4. Further aspects of language in society

In areas where many languages are spoken, one language may become a lingua franca to ease communication among the people.

English has been called ‘the lingua franca of the whole world’. French, at one time was ‘the lingua franca of diplomacy’, and Latin and Greek were the lingua francas of Christianity in the West and East, respectively, for a millennium.

In other cases, where traders or missionaries or travellers need to communicate with people who speak a language unknown to them, a pidgin based on one language may develop, which is simplified lexically, phonologically, and syntactically. There are a number of English-based pidgins. One such pidgin, called Tok Pisin, is widely used in Papua New Guinea.

When a pidgin comes to be adopted by a community as its native tongue, and children learn it as a first language, that language is called a creole. The pidgin has become creolized.

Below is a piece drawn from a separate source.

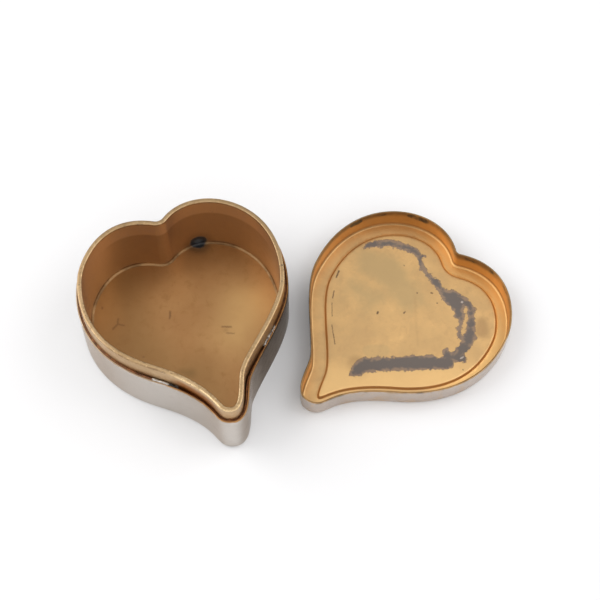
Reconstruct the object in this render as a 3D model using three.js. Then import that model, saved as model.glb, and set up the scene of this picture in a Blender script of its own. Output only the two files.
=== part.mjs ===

Creoles often arose on slave plantations in certain areas where Africans of many different tribes could communicate only via the plantation pidgin. Haitian Creole, based on French, developed in this way, as did the ‘English’ spoken in parts of Jamaica. Gullah is an English-based creole spoken by the descendants of African slaves on islands off the coast of Georgia and South Carolina. Louisiana Creole, related to Haitian Creole, is spoken by large numbers of blacks and whites in Louisiana.

Creoles become fully developed languages, having more lexical items and a broader array of grammatical distinctions than pidgins.